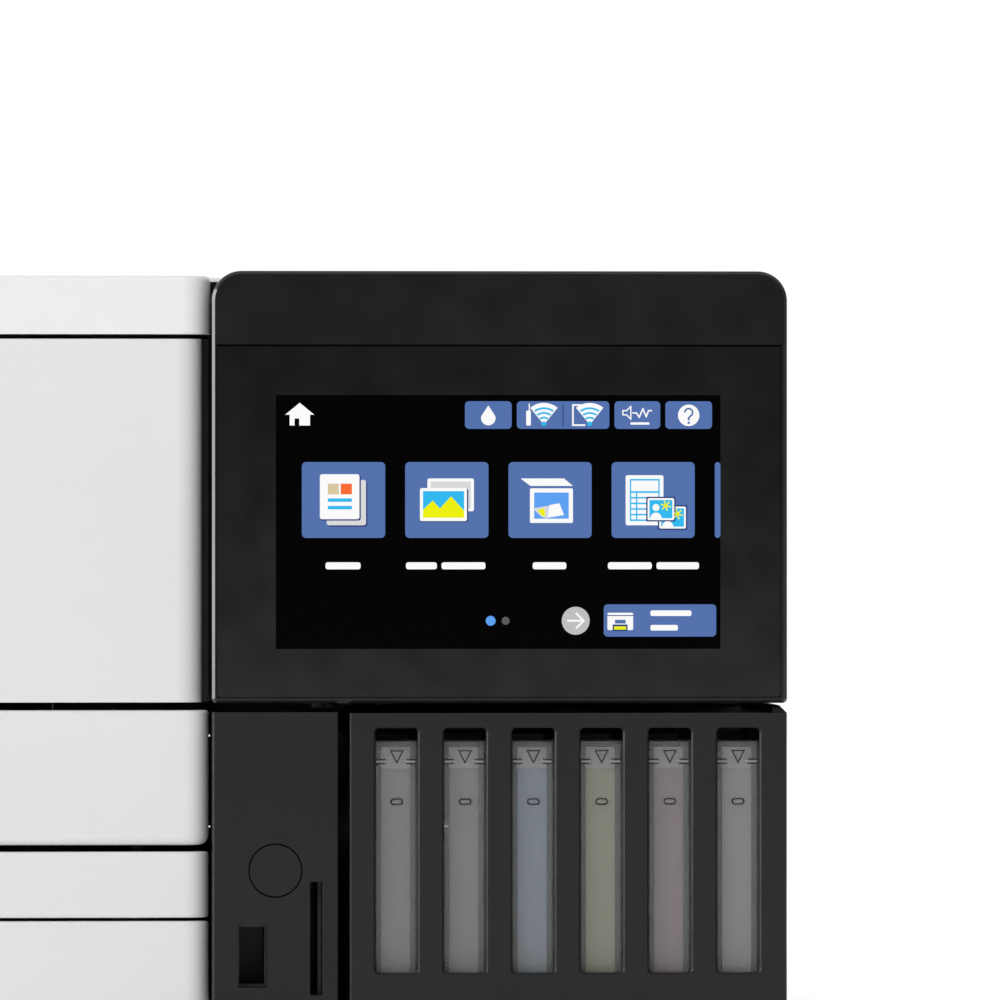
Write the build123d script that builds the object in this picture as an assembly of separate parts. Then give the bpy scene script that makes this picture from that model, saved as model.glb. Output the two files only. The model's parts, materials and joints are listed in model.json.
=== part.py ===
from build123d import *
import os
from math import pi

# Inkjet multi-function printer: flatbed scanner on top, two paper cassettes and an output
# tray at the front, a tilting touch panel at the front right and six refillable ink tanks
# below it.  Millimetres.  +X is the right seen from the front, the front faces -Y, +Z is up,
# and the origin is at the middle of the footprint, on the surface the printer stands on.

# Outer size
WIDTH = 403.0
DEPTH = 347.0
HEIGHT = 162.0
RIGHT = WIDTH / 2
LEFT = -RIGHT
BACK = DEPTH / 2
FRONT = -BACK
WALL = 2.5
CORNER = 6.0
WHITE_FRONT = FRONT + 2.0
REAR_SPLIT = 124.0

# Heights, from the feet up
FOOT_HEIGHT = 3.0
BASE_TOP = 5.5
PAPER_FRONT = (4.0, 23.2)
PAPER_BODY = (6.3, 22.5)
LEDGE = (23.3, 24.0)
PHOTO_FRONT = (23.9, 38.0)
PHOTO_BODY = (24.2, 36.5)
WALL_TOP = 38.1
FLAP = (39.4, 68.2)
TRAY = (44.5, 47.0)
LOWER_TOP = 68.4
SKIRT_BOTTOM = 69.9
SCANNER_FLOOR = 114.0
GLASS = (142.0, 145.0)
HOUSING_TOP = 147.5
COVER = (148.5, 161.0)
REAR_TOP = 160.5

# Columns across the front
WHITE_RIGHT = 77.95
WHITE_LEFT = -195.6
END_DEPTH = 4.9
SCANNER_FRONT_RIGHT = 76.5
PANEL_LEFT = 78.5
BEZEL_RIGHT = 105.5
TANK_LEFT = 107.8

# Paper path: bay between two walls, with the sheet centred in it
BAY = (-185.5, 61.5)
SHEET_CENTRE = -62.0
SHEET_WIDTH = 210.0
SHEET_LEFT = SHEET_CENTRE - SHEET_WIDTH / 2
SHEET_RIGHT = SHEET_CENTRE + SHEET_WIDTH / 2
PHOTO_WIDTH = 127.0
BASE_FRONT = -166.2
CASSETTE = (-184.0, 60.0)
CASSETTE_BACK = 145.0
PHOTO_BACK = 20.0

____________

• **Problem requirements**:
Output the listing above word for word.

• **Answer to the problem**:
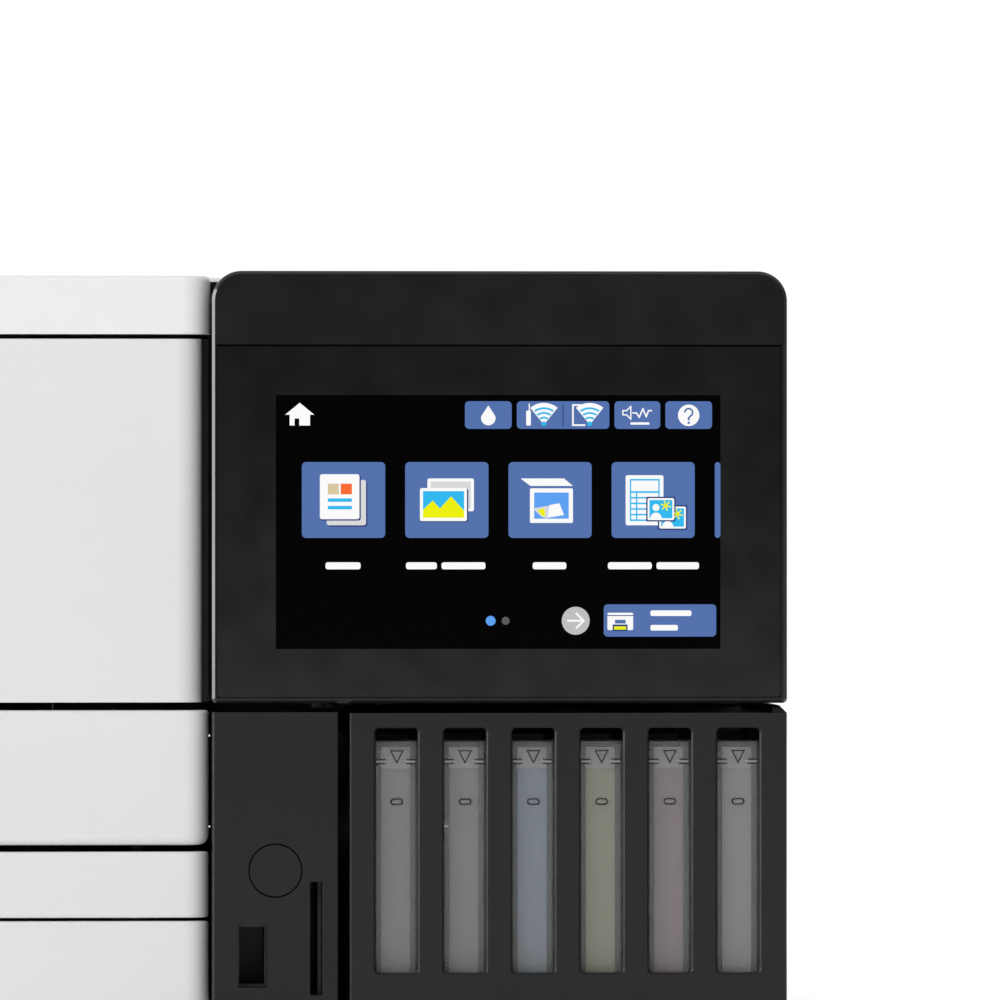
Write the build123d script that builds the object in this picture as an assembly of separate parts. Then give the bpy scene script that makes this picture from that model, saved as model.glb. Output the two files only. The model's parts, materials and joints are listed in model.json.
=== part.py ===
from build123d import *
import os
from math import pi

# Inkjet multi-function printer: flatbed scanner on top, two paper cassettes and an output
# tray at the front, a tilting touch panel at the front right and six refillable ink tanks
# below it.  Millimetres.  +X is the right seen from the front, the front faces -Y, +Z is up,
# and the origin is at the middle of the footprint, on the surface the printer stands on.

# Outer size
WIDTH = 403.0
DEPTH = 347.0
HEIGHT = 162.0
RIGHT = WIDTH / 2
LEFT = -RIGHT
BACK = DEPTH / 2
FRONT = -BACK
WALL = 2.5
CORNER = 6.0
WHITE_FRONT = FRONT + 2.0
REAR_SPLIT = 124.0

# Heights, from the feet up
FOOT_HEIGHT = 3.0
BASE_TOP = 5.5
PAPER_FRONT = (4.0, 23.2)
PAPER_BODY = (6.3, 22.5)
LEDGE = (23.3, 24.0)
PHOTO_FRONT = (23.9, 38.0)
PHOTO_BODY = (24.2, 36.5)
WALL_TOP = 38.1
FLAP = (39.4, 68.2)
TRAY = (44.5, 47.0)
LOWER_TOP = 68.4
SKIRT_BOTTOM = 69.9
SCANNER_FLOOR = 114.0
GLASS = (142.0, 145.0)
HOUSING_TOP = 147.5
COVER = (148.5, 161.0)
REAR_TOP = 160.5

# Columns across the front
WHITE_RIGHT = 77.95
WHITE_LEFT = -195.6
END_DEPTH = 4.9
SCANNER_FRONT_RIGHT = 76.5
PANEL_LEFT = 78.5
BEZEL_RIGHT = 105.5
TANK_LEFT = 107.8

# Paper path: bay between two walls, with the sheet centred in it
BAY = (-185.5, 61.5)
SHEET_CENTRE = -62.0
SHEET_WIDTH = 210.0
SHEET_LEFT = SHEET_CENTRE - SHEET_WIDTH / 2
SHEET_RIGHT = SHEET_CENTRE + SHEET_WIDTH / 2
PHOTO_WIDTH = 127.0
BASE_FRONT = -166.2
CASSETTE = (-184.0, 60.0)
CASSETTE_BACK = 145.0
PHOTO_BACK = 20.0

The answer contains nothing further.